Nursing homes have an obligation to create and implement personalized care plans for every patient at their facility. The care plan is not an optional activity, rather the plans are required by federal law. Recognizing the threat of falling– and fall-related injuries— the care plan must assess and address each patients fall propensities.
Particularly in nursing home fall cases, where a patient may fall for a variety of reasons– some due to poor care and some completely independent thereof, it is important to look at the specific incident and evaluate if the safeguards were properly implemented– or not.
As a nursing home lawyer, comparing the the safeguards implemented at the time of the fall vs. what was prescribed in the patient’s care plan is really a crucial step towards evaluating a potential claim against a facility. Further, as patient’s needs change, facilities need to re-asses their care plans to accommodate the patient’s needs.
This being said, an Ohio jury surely didn’t buy the assertions made by Heather Knoll Nursing and Rehabilitation Center that they provided all of the necessary safeguards to ensure the safety of Robin Volpe. Recently, the jury awarded Mrs.
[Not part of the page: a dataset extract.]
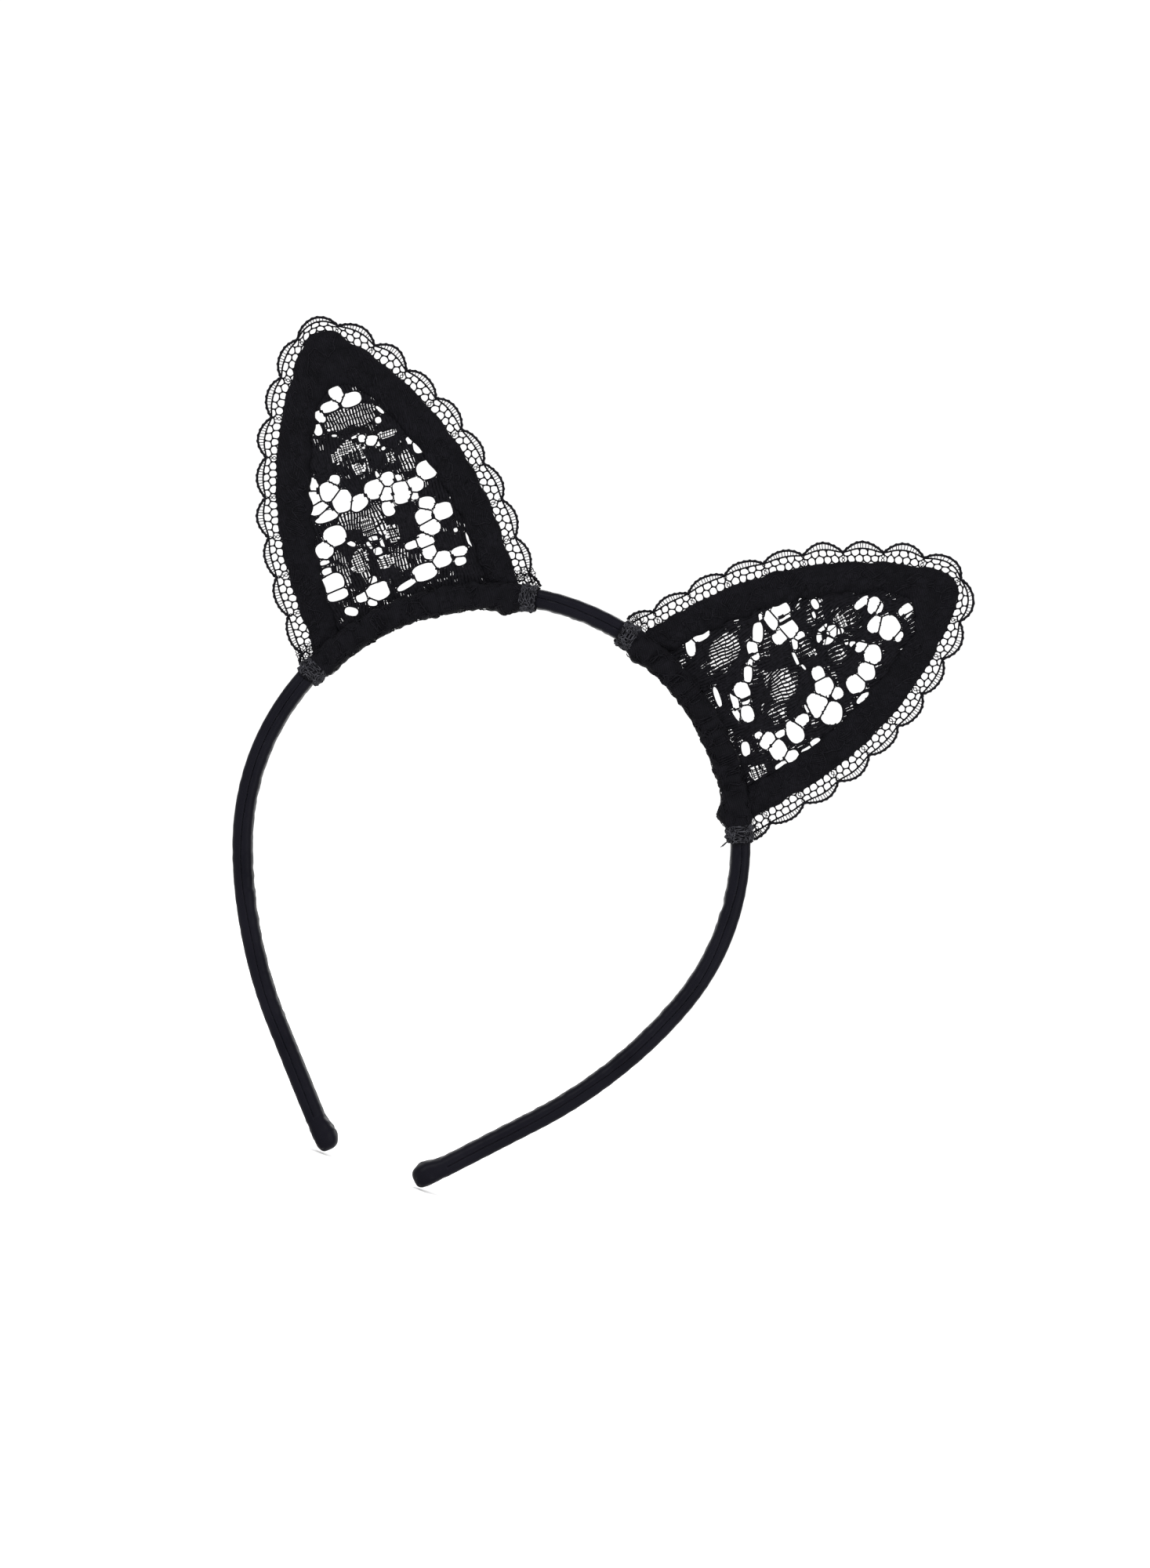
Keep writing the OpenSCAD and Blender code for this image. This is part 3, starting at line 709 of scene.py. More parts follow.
# Every oval is (x, height, half width, half height, and any tilt in degrees), x to the viewer's right.
# cells are open holes in the lace, nets are holes with fine net across, hatched is where the fill is
# a single set of threads, leaves are outlined with a raised cord, and flowers have a ring and petals.
# lean is how far the lace sits to the right of the ear's axis: at its foot, and for each mm up.
LACE = {
    "left": {
        "lean": (-1.5, 0.005),
        "cells": [
            (0.6, 63.3, 1.5, 1.9, 20), (-1.9, 60.9, 2.1, 1.2), (3.4, 60.9, 2.3, 1.5),
            (-5.0, 59.3, 1.0, 1.5, 25), (-6.5, 56.5, 1.0, 1.3), (9.3, 56.2, 0.5, 1.2, 30),
            (8.1, 54.0, 0.8, 0.8), (-3.2, 53.9, 0.7, 0.4, -20), (-4.0, 55.6, 0.5, 0.4, -20),
            (1.4, 52.0, 1.0, 0.4, 5), (2.9, 51.1, 0.9, 0.9), (5.1, 49.8, 1.5, 1.2, -15),
            (6.3, 48.5, 0.6, 0.6), (7.1, 47.1, 0.6, 0.5, 20), (13.6, 46.9, 0.8, 0.9),
            (15.3, 44.9, 1.2, 1.6, -10), (-11.8, 44.3, 1.0, 1.6), (-6.5, 43.8, 1.2, 1.1, -20),
            (-8.7, 41.6, 2.3, 2.0), (-12.9, 41.4, 1.6, 1.6), (-12.3, 38.4, 2.4, 1.2),
            (-6.4, 38.3, 2.4, 2.3), (3.6, 41.6, 0.5, 0.9, 10), (5.7, 39.8, 1.6, 1.5), (8.2, 39.2, 0.8, 0.8),
            (1.9, 38.4, 2.2, 2.0), (15.4, 38.8, 2.2, 2.0), (-11.3, 36.0, 2.6, 1.2),
            (-2.8, 36.6, 2.1, 1.6, 20), (4.3, 36.3, 1.7, 1.5, 10), (7.8, 35.7, 2.5, 2.4),
            (11.6, 36.3, 1.8, 1.6), (10.6, 33.7, 0.9, 0.8), (3.6, 33.0, 1.4, 1.7), (-10.9, 30.9, 2.4, 2.1),
            (-14.4, 28.4, 1.9, 1.8, 10), (-15.3, 25.6, 1.2, 0.6), (-15.4, 23.4, 1.2, 0.8),
            (-15.0, 20.3, 2.4, 2.0), (-14.8, 17.1, 2.3, 1.2), (-7.7, 27.8, 1.0, 0.6, -40),
            (12.8, 31.1, 1.8, 1.5, -15), (11.2, 28.3, 2.0, 1.7), (15.8, 28.1, 2.3, 1.8),
            (11.7, 25.4, 2.2, 1.7, -10), (9.4, 22.7, 2.1, 1.5, -15), (6.0, 22.7, 1.5, 0.9),
            (9.6, 19.7, 1.6, 1.5), (17.3, 22.7, 0.6, 0.6), (11.9, 17.1, 2.1, 1.7), (16.5, 17.5, 1.8, 1.1),
            (16.0, 15.2, 1.3, 1.0), (19.5, 19.2, 0.5, 2.0), (6.9, 15.5, 2.7, 1.8),
            (1.8, 14.0, 2.3, 0.8, 12), (-5.5, 14.9, 2.7, 2.0), (-5.6, 17.8, 1.0, 0.8, 20),
            (-9.5, 14.7, 1.3, 1.1), (-7.4, 12.6, 1.1, 0.8, -20), (-13.0, 12.3, 1.5, 1.0, -30),
            (-2.1, 24.0, 1.1, 0.9), (-3.7, 26.0, 0.5, 1.0, 20), (-2.2, 27.3, 1.2, 0.6, -10),
            (-0.5, 25.6, 0.6, 1.1),
        ],
        "nets": [
            (-1.4, 50.2, 2.3, 1.1, 25), (-4.4, 48.6, 0.9, 1.4), (9.0, 50.2, 2.4, 0.8),
            (1.9, 48.2, 0.7, 1.5), (-0.1, 44.4, 1.2, 1.3), (8.2, 44.5, 0.9, 1.4), (-2.7, 30.3, 1.6, 2.1),
            (2.6, 26.9, 1.4, 2.0, 10), (-7.0, 23.2, 1.8, 2.8, -35), (-1.3, 21.0, 1.9, 1.4),
        ],
        "hatched": [
            (-0.8, 57.2, 3.6, 2.5), (4.8, 56.6, 3.4, 2.8), (-5.2, 33.0, 4.0, 2.4, -8),
            (0.4, 33.6, 2.0, 3.2), (0.5, 29.6, 1.5, 2.3), (-11.8, 23.0, 1.9, 4.6), (-6.4, 20.0, 1.4, 2.6),
            (2.4, 20.2, 2.0, 3.0), (11.8, 42.6, 1.6, 2.6),
        ],
        "leaves": [
            (2.0, 56.7, 7.0, 3.1), (-3.6, 32.9, 6.2, 3.5), (-10.0, 22.3, 3.8, 6.2, 6),
            (-0.4, 18.9, 4.4, 4.1), (6.4, 29.0, 3.5, 4.4), (15.4, 33.6, 4.3, 3.5), (-0.8, 42.5, 5.3, 3.5),
            (-8.2, 50.2, 3.8, 4.6, 8), (12.2, 43.6, 3.0, 4.6, -8), (5.6, 45.6, 2.6, 3.0),
            (15.2, 22.6, 3.8, 4.3),
        ],
        "flowers": [(-2.2, 25.5, 2.4)],
        "stems": [[(-4.2, 23.4), (-5.0, 19.8), (-6.8, 17.0), (-9.4, 15.8), (-13.6, 15.6)],
                  [(0.4, 24.8), (3.2, 24.5), (6.4, 23.9), (8.4, 24.0)],
                  [(-4.4, 26.6), (-6.4, 28.6), (-9.4, 28.4), (-11.6, 28.0)]],
    },
    "right": {
        "lean": (0.7, -0.024),
        "cells": [
            (0.9, 63.4, 1.2, 1.8, 5), (0.3, 65.8, 0.6, 0.8), (2.2, 63.4, 0.4, 1.0, 20),
            (-4.0, 57.0, 1.9, 1.5, -30), (-2.6, 57.9, 0.7, 1.3, 38), (-6.0, 54.9, 1.0, 2.0, 8),
            (2.5, 57.6, 2.5, 2.4), (5.7, 58.7, 0.8, 1.2, 30), (0.1, 55.0, 1.4, 1.9, 25),
            (6.1, 51.0, 2.1, 1.9, -20), (2.9, 49.4, 1.2, 1.5), (1.4, 48.0, 0.7, 0.8), (0.5, 46.8, 0.5, 0.5),
            (8.9, 47.7, 2.0, 1.8, -15), (10.2, 43.9, 2.0, 1.9), (13.9, 43.8, 0.7, 1.7, 15),
            (-11.5, 44.7, 1.2, 0.8), (-9.4, 43.2, 0.9, 0.5, -10), (-3.7, 45.2, 1.3, 1.4),
            (-5.6, 43.6, 0.7, 1.4), (-2.2, 43.1, 0.8, 1.4), (-3.9, 41.6, 1.1, 0.7, -25),
            (-2.7, 46.8, 0.7, 0.9), (9.9, 39.0, 1.3, 1.3), (-14.3, 36.7, 1.8, 2.0),
            (-9.6, 36.4, 2.4, 1.7, 10), (-12.1, 36.6, 0.9, 1.3), (-6.7, 37.7, 0.9, 1.2),
            (-5.7, 35.8, 1.3, 0.7, -20), (-13.6, 33.5, 2.5, 1.2, 5), (-8.9, 33.2, 1.5, 1.5),
            (-2.5, 34.2, 2.0, 0.5, -5), (0.3, 34.9, 0.8, 0.4, 10), (3.4, 37.2, 1.6, 1.4, -10),
            (7.1, 37.0, 2.3, 2.0, -10), (13.3, 35.4, 2.4, 2.3, -30), (9.9, 33.4, 2.7, 2.2, -10),
            (9.8, 30.6, 1.4, 0.4), (-15.4, 31.6, 0.9, 0.5, -15), (-12.5, 29.2, 2.3, 1.2, -30),
            (-9.9, 26.2, 1.7, 1.2, -15), (-7.8, 26.0, 0.9, 0.9), (-5.3, 22.4, 2.1, 1.0, -30),
            (-7.2, 24.1, 0.9, 0.6, -40), (11.2, 28.4, 1.3, 1.5), (12.7, 25.4, 2.5, 1.8),
            (17.5, 28.5, 0.9, 1.3), (17.9, 25.8, 0.6, 1.3), (11.4, 22.1, 0.8, 1.2), (17.5, 21.8, 1.3, 1.7),
            (14.5, 19.8, 2.2, 1.8), (11.2, 18.6, 1.6, 1.9, 20), (18.2, 18.7, 0.9, 1.6),
            (9.0, 17.3, 0.8, 0.9), (-2.3, 19.1, 2.0, 1.6), (0.5, 18.6, 0.6, 1.0),
            (3.2, 17.5, 1.8, 1.4, -10), (-1.0, 16.3, 2.4, 0.8, -10), (1.9, 15.1, 1.8, 0.7, 3),
            (-18.9, 17.0, 1.2, 1.9), (-17.8, 13.3, 2.0, 1.1, -20), (-4.0, 13.1, 2.3, 0.7, -10),
            (10.3, 13.0, 1.6, 1.0, -20),
        ],
        "nets": [
            (-4.8, 47.9, 1.6, 1.4), (16.6, 13.0, 1.6, 2.0), (-1.7, 38.4, 0.7, 0.9), (-11.6, 46.1, 0.7, 0.6),
        ],
        "hatched": [
            (1.1, 27.8, 4.1, 3.3), (-13.0, 20.2, 3.5, 4.1),
        ],
        "leaves": [
            (1.6, 27.3, 8.0, 8.2), (-11.4, 21.8, 7.2, 7.5), (4.6, 43.9, 3.9, 4.4), (-2.6, 52.8, 2.6, 3.2),
            (-1.4, 38.8, 3.4, 3.4), (15.6, 30.0, 3.2, 2.8), (-9.6, 40.8, 4.4, 2.6), (-6.6, 16.0, 2.4, 3.6),
            (14.4, 15.4, 3.6, 1.8, 6), (7.6, 54.4, 4.2, 2.4, -12), (13.4, 40.4, 3.0, 1.8, -10),
        ],
        "flowers": [(-3.8, 43.8, 3.0)],
        "stems": [[(-1.9, 41.2), (-0.6, 44.4), (0.4, 47.6), (1.6, 49.6), (3.4, 51.6)],
                  [(-7.4, 49.6), (-6.6, 46.0), (-5.8, 41.6)],
                  [(11.6, 23.4), (13.4, 22.6), (15.8, 23.8), (18.4, 24.0)]],
    },
}
FILL_PITCH, FILL_R, THIN_FILL_R = 0.75, 0.5, 0.29
FILL_LINES, FILL_HALF_W, FILL_LOW, FILL_HIGH = 29, 23, 7, 68
LACE_MARGIN = 1.4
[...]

Volpe’s family more than $1 million in a wrongful death lawsuit stemming from fall-related incident at the facility.
Though the facility intends on appealing this verdict, I’m sure that this lawsuit is a real wake up call for the facility especially in terms of the way they implement fall prevention measures. At the very least, I hope that this lawsuit and substantial verdict help improve the safety for other residents at the facility.